Using the listing below, copy exactly the lines from the one containing "Continue the three.js" to the one containing "BACK_FALL = 0.029", both lines included, and no others.
==== Record extracts ====
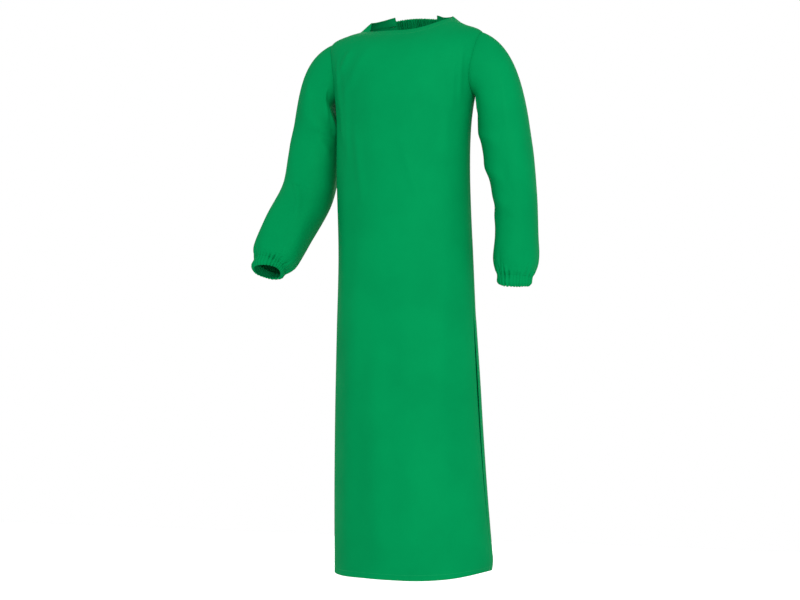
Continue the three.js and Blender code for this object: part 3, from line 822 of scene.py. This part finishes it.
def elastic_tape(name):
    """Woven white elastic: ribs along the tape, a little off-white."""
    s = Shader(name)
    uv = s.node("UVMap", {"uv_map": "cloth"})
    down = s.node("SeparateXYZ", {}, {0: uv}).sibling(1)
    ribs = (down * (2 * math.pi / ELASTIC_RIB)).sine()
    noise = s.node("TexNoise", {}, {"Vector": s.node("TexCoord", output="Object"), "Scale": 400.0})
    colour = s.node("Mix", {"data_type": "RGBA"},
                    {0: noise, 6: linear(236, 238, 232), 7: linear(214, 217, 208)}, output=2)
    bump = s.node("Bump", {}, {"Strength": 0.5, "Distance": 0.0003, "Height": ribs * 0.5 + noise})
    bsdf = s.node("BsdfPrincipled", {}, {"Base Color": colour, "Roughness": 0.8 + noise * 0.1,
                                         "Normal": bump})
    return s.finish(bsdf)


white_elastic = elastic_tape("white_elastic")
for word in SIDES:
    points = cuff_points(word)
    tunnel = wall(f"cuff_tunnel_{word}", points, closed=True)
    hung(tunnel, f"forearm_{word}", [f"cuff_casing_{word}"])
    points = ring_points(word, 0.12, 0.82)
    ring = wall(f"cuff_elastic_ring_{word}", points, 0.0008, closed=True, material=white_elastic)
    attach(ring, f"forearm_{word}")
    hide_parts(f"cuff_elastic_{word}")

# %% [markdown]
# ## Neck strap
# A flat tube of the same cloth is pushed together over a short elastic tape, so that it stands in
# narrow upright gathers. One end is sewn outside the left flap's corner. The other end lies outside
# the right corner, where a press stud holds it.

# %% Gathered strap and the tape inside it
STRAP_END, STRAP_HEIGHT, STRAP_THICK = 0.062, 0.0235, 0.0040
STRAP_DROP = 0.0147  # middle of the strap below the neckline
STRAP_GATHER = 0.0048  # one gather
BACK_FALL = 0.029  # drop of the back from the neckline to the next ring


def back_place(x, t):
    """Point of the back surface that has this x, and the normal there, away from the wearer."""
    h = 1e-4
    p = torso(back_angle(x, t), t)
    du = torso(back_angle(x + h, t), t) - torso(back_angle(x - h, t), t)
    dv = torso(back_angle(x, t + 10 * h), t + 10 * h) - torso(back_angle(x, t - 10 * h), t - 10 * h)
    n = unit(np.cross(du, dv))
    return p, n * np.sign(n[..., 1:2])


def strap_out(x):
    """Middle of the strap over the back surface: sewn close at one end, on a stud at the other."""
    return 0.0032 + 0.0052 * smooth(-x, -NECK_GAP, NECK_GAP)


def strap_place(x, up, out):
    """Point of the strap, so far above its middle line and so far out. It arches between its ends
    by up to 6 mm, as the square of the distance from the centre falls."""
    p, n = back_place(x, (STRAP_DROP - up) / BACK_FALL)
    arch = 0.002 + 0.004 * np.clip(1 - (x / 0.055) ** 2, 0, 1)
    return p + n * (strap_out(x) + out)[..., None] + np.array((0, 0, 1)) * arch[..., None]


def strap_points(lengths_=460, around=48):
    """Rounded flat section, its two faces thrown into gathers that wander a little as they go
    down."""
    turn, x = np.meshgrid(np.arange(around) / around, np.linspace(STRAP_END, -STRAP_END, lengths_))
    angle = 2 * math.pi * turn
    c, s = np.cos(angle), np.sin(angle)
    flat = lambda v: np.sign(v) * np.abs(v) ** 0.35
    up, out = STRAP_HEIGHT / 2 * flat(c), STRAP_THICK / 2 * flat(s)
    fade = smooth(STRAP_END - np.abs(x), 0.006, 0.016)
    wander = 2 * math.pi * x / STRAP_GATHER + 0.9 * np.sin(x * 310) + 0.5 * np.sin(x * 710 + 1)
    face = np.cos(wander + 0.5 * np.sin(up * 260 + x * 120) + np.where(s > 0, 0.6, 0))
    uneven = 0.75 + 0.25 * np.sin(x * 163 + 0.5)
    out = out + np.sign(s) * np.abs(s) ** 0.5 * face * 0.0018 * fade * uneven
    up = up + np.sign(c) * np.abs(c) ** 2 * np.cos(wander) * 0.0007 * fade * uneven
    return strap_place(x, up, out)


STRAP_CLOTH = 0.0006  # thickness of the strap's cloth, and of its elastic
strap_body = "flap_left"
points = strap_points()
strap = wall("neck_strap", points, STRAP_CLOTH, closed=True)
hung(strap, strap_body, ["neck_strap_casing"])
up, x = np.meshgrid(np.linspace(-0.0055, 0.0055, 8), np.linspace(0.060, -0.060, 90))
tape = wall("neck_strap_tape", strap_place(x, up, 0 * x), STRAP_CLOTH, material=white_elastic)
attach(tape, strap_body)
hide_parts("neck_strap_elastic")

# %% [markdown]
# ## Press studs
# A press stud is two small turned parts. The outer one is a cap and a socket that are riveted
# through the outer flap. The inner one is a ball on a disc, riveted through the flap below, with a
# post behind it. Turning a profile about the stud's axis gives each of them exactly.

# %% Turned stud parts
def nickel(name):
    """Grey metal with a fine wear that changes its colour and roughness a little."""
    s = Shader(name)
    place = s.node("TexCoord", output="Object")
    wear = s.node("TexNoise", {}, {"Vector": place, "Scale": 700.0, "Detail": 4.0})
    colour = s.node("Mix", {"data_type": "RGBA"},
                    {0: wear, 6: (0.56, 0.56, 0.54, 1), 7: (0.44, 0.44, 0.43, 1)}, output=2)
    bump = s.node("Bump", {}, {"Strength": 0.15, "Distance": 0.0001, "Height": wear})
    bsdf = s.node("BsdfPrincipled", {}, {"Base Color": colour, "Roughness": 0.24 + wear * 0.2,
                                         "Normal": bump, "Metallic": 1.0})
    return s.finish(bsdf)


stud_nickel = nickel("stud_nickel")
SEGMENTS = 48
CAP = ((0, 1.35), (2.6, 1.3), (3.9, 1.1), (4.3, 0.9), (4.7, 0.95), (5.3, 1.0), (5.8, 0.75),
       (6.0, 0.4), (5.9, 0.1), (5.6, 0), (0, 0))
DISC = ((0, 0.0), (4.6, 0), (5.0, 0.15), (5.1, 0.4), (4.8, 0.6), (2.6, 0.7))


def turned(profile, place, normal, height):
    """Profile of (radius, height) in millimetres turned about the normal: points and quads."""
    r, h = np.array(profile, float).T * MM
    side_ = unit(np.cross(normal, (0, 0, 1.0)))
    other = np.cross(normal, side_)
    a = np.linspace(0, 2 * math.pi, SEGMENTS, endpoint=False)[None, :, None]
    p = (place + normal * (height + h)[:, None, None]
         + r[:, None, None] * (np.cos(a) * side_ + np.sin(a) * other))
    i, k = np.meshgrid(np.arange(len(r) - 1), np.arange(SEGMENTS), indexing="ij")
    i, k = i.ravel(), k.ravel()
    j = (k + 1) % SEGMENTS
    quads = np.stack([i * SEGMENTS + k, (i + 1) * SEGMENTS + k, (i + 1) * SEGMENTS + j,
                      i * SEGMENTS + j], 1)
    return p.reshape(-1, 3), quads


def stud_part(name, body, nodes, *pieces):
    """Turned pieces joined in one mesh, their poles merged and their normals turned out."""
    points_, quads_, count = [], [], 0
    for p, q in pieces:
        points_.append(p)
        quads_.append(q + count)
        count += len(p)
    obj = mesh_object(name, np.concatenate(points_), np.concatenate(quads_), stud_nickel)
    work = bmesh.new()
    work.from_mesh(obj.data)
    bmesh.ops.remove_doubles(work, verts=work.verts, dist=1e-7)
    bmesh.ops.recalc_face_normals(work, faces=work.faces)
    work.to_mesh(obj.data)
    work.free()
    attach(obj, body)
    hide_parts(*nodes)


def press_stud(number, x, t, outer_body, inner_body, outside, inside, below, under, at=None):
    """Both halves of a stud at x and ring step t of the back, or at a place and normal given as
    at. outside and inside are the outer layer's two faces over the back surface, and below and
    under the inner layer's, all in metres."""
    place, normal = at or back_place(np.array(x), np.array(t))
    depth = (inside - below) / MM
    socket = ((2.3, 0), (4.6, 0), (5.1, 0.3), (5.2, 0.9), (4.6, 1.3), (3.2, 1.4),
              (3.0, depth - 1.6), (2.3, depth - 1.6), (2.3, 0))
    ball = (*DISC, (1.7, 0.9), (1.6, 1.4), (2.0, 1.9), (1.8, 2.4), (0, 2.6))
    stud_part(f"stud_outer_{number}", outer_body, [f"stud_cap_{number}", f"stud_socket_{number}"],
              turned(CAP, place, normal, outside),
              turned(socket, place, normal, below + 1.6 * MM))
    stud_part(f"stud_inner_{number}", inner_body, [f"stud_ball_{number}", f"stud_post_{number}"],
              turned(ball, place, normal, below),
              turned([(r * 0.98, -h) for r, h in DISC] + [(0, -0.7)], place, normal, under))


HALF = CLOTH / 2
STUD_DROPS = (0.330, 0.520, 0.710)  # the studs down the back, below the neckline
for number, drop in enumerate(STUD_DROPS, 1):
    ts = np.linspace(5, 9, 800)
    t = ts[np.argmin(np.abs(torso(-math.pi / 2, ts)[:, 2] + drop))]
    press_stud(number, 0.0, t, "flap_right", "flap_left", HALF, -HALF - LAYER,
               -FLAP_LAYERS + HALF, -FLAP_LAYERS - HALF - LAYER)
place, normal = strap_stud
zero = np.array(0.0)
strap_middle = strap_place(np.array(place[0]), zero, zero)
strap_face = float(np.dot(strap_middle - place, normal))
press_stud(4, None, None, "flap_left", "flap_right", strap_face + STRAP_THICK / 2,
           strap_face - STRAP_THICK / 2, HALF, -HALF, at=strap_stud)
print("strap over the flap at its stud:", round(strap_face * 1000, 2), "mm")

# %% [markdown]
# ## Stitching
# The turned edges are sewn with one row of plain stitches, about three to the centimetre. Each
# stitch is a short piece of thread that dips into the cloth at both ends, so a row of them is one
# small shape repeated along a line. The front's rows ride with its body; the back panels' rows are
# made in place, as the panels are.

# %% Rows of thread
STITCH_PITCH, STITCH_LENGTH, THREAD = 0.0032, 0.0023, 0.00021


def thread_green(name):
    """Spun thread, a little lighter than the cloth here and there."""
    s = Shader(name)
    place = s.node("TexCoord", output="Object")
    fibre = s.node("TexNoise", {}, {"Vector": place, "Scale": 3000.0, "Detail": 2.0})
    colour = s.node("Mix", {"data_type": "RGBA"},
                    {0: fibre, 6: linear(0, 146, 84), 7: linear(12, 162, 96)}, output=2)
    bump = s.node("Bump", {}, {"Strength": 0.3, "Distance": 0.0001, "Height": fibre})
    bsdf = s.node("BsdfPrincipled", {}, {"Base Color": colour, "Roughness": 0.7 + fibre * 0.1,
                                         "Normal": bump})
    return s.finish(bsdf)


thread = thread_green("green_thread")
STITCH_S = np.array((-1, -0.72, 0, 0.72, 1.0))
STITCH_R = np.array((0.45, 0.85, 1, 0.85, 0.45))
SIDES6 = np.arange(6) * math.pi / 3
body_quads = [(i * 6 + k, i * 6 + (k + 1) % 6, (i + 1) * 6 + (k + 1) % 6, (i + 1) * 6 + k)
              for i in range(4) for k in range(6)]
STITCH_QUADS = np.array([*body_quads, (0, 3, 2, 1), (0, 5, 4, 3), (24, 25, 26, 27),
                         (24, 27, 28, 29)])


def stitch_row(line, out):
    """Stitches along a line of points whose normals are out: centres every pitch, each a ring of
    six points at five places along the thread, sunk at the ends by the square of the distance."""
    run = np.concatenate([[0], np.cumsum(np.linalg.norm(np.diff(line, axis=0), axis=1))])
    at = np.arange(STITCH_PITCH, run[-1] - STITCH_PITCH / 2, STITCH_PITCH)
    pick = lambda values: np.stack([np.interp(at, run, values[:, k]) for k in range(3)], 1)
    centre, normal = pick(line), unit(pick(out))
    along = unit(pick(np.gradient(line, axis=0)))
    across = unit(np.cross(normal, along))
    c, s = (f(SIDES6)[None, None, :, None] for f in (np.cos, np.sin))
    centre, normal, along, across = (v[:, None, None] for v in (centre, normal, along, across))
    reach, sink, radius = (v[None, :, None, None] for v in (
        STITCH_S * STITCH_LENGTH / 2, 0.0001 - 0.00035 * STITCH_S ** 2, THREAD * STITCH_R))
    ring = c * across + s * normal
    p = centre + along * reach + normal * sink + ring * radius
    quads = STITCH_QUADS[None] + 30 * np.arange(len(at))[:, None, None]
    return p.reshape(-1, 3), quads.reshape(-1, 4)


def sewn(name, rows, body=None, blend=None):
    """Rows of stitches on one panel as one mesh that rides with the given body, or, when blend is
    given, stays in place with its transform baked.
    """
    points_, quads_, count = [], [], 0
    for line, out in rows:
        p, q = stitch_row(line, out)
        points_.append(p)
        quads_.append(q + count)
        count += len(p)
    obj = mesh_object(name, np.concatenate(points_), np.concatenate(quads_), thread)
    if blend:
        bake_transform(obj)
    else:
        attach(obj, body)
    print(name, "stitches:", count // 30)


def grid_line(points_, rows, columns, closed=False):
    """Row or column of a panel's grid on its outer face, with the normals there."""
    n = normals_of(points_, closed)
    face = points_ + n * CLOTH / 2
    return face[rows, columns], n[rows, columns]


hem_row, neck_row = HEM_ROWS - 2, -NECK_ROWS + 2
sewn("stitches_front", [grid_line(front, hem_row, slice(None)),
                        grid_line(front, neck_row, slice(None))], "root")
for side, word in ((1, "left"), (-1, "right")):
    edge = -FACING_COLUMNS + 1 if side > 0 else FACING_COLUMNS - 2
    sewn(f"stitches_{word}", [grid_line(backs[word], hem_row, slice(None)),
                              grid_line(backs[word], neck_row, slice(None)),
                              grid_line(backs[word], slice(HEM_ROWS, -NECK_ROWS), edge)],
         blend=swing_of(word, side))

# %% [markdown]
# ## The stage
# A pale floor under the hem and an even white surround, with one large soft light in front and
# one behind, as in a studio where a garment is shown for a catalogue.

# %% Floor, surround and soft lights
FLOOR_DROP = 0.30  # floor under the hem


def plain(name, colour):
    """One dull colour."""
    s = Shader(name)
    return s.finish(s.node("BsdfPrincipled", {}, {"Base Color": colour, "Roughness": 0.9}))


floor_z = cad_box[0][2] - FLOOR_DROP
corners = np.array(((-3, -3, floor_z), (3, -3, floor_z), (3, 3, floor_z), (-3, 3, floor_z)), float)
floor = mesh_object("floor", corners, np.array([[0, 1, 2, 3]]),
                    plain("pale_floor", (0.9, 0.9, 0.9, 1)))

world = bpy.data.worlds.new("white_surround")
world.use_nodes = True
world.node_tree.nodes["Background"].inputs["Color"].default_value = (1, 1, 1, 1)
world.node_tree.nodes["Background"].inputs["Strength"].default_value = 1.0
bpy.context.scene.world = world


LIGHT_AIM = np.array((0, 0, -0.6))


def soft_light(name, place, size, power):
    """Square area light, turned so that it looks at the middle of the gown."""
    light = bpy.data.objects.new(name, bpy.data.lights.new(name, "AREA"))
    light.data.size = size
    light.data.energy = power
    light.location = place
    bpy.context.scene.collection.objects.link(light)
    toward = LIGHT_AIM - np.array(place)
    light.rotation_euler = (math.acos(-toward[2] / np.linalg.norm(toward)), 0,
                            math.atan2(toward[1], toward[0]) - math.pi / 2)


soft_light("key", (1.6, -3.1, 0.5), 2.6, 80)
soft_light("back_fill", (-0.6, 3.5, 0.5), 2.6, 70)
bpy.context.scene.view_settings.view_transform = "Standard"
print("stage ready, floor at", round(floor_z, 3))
====
==== Record extracts ====
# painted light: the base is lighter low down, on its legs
====
Expected output:
Continue the three.js and Blender code for this object: part 3, from line 822 of scene.py. This part finishes it.
def elastic_tape(name):
    """Woven white elastic: ribs along the tape, a little off-white."""
    s = Shader(name)
    uv = s.node("UVMap", {"uv_map": "cloth"})
    down = s.node("SeparateXYZ", {}, {0: uv}).sibling(1)
    ribs = (down * (2 * math.pi / ELASTIC_RIB)).sine()
    noise = s.node("TexNoise", {}, {"Vector": s.node("TexCoord", output="Object"), "Scale": 400.0})
    colour = s.node("Mix", {"data_type": "RGBA"},
                    {0: noise, 6: linear(236, 238, 232), 7: linear(214, 217, 208)}, output=2)
    bump = s.node("Bump", {}, {"Strength": 0.5, "Distance": 0.0003, "Height": ribs * 0.5 + noise})
    bsdf = s.node("BsdfPrincipled", {}, {"Base Color": colour, "Roughness": 0.8 + noise * 0.1,
                                         "Normal": bump})
    return s.finish(bsdf)


white_elastic = elastic_tape("white_elastic")
for word in SIDES:
    points = cuff_points(word)
    tunnel = wall(f"cuff_tunnel_{word}", points, closed=True)
    hung(tunnel, f"forearm_{word}", [f"cuff_casing_{word}"])
    points = ring_points(word, 0.12, 0.82)
    ring = wall(f"cuff_elastic_ring_{word}", points, 0.0008, closed=True, material=white_elastic)
    attach(ring, f"forearm_{word}")
    hide_parts(f"cuff_elastic_{word}")

# %% [markdown]
# ## Neck strap
# A flat tube of the same cloth is pushed together over a short elastic tape, so that it stands in
# narrow upright gathers. One end is sewn outside the left flap's corner. The other end lies outside
# the right corner, where a press stud holds it.

# %% Gathered strap and the tape inside it
STRAP_END, STRAP_HEIGHT, STRAP_THICK = 0.062, 0.0235, 0.0040
STRAP_DROP = 0.0147  # middle of the strap below the neckline
STRAP_GATHER = 0.0048  # one gather
BACK_FALL = 0.029  # drop of the back from the neckline to the next ring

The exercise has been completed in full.